Like you, I have been inundated with Coronavirus (nCovid-19, COVID-19 and many other acronyms) messages on email and websites, from retailers, manufacturers, travel companies, schools, clubs and the NHS. We are all grappling with the enormity of this virus and the Government’s response to it. And compared to the awful experiences, and, ultimately, the rising death toll shared daily on the news, keeping our business healthy during the crisis does pale into insignificance somewhat.
But small businesses are important, as is our service to clients, and of course, our impact on people's livelihoods. And for a smaller business, having a coordinated, considered and sophisticated response to Business Continuity Planning, Supply Chain Sustainability, new Government support and, quite frankly, a full-on review of cashflow and scenario planning in the face of adversity - isn’t easy!

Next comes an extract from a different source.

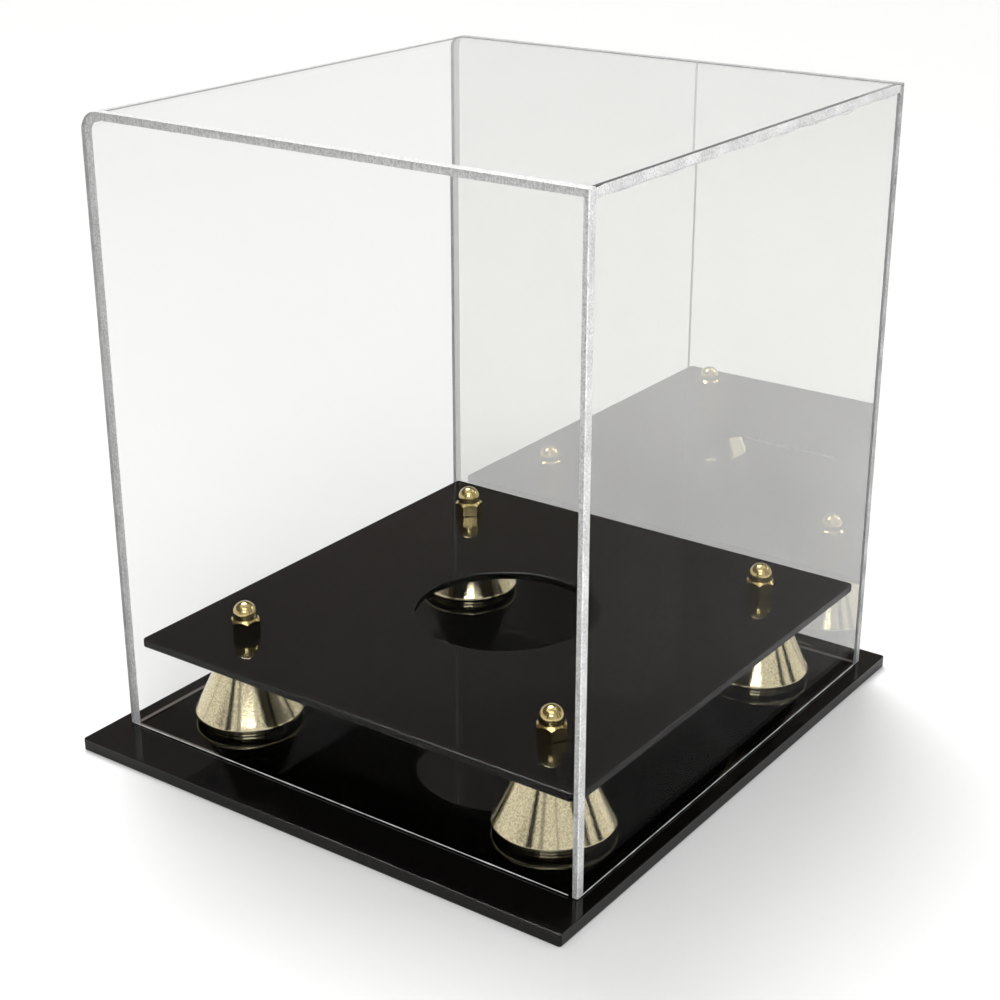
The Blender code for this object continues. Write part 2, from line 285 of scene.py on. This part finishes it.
def specks(tree, vector, scale, size, share):
    """1 on small round specks, 0 elsewhere: scale is cells in a metre, and share the part with a speck."""
    cells = node(tree, "ShaderNodeTexVoronoi", Scale=scale)
    tree.links.new(vector, cells.inputs["Vector"])
    near = node(tree, "ShaderNodeMath", operation="LESS_THAN")
    near.inputs[1].default_value = size
    tree.links.new(cells.outputs["Distance"], near.inputs[0])
    split = node(tree, "ShaderNodeSeparateColor")
    tree.links.new(cells.outputs["Color"], split.inputs["Color"])
    chosen = node(tree, "ShaderNodeMath", operation="LESS_THAN")
    chosen.inputs[1].default_value = share
    tree.links.new(split.outputs["Red"], chosen.inputs[0])
    both = node(tree, "ShaderNodeMath", operation="MULTIPLY")
    tree.links.new(near.outputs[0], both.inputs[0])
    tree.links.new(chosen.outputs[0], both.inputs[1])
    return both.outputs[0]


def black_acrylic():
    made, tree, shader = new_material("black_acrylic", IOR=ACRYLIC_IOR)
    place = object_coordinates(tree)
    dust = specks(tree, place, 900, 0.05, 0.10)
    haze = noise_value(tree, place, 45, 5)
    color = mixed_color(tree, dust, (0.0035, 0.0032, 0.003), (0.10, 0.095, 0.085))
    tree.links.new(color, shader.inputs["Base Color"])
    tree.links.new(ranged(tree, haze, 0.3, 0.75, 0.004, 0.016), shader.inputs["Roughness"])
    bumped(tree, shader, noise_value(tree, place, 28, 2), 0.05, 0.4 * MM)
    return made


def black_rim():
    """The plates' cut sides, which are duller than their faces."""
    made, tree, shader = new_material("black_rim", IOR=ACRYLIC_IOR, Specular_IOR_Level=0.16)
    place = object_coordinates(tree, (1, 1, 9))
    grain = noise_value(tree, place, 500, 4, 0.6)
    color = mixed_color(tree, grain, (0.003, 0.003, 0.0025), (0.012, 0.0115, 0.010))
    tree.links.new(color, shader.inputs["Base Color"])
    tree.links.new(ranged(tree, grain, 0.3, 0.7, 0.12, 0.3), shader.inputs["Roughness"])
    return made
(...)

But manage we have. Somehow.
Of enormous help was the guidance published by those that are supposed to know what they are doing. For example, when planning our response, we used McKinsey’s ‘COVID-19 Implications for Business’ guidance framework, especially Exhibit 3 'Immediate Actions Summary':
The beauty is in its simplicity, providing easy topics to run through and address. We used this in an extended full team meeting, seeking input from across the business and all disciplines. It's at times like these that a diverse and engaged team can make all the difference, throwing in different points of view and ensuring we look at things from all angles.
- So, we reviewed the impact of Coronavirus on our staff and partners, ensuring we help them keep safe and can work from home effectively.
- We appointed a ‘lead’ on Coronavirus, and agreed a structure around meetings and communications so we can keep everyone informed of our responses to new guidelines and business impacts.
- We assessed financial implications and focused on cashflow – so important for a smaller business but uber relevant for everyone – just ask FlyBe. And as new Government support packages were announced, we reviewed those too.
- Our review of stock identified a few areas where we needed a few more items and ordered them. Although we had already ensured our equipment levels were healthy just as soon as cities in China started experiencing lock downs.
- And of course we have revised the investment we make in marketing, because while our products and services have every relevance in a time of crisis, our view was that new sales would take a back seat while we all focused on planning and actions to mitigate the impact of the virus.
But there was one other section in the McKinsey framework, which I think wouldn’t have featured 20 or 30 years ago. That was section 7 ‘Demonstrate purpose: Support epidemic efforts where possible’.
For us, providing and supporting Access Control and Visitor Management services, means we have a very important and active role to play in helping clients respond to the impact of the virus and keep staff and visitors safe. So, we published a list of features in our software that can be used to tighten control over who is on your site and why, and crucially, how to add revised questions and criteria to ensure visitors are well briefed and safe to bring on site.
A bit like the cleaner at NASA whose job is to ‘put a man on the moon’, we really feel like we can make a difference and help organisations fight Coronavirus. Not just because we have clients at the front line, like the NHS and Public Sector, but also because we can help clients reiterate existing or new health and safety guidance, and take practical steps to protect visitors and staff, like these:
- Amend and manage extraordinary access rights and rules
- Amend data fields to include Coronavirus vetting questions
- Update inductions and site rules
- Add new messages (like hand washing) to badges and passes
- Bar companies and individuals
- Change visit confirmation emails with new instructions
- Add new alerts
It feels like we have an added purpose in the office, and so the Coronavirus crisis is both a risk and an opportunity. It's risky for all businesses as we head into more uncertainty and economic contraction, as well as rise to new challenges to meet our high service standards.
But its also an opportunity. To engage our staff and partners about the positive impact our products can have in times of danger and emergency. And, you never know, we might even have some enquiries from potential new customers too.
So, while the Coronavirus represents such an uncertain and concerning future, especially in the short term, it also offers us the chance to reframe what we are about as a business and why we are important.
As my team bed in at home, working normal hours and supporting clients remotely (which we are very used to doing), I’m proud to say, so far, my team and clients have coped admirably.
I wish every one of our clients and partners best wishes at this time, for their families and friends and for their colleagues at work.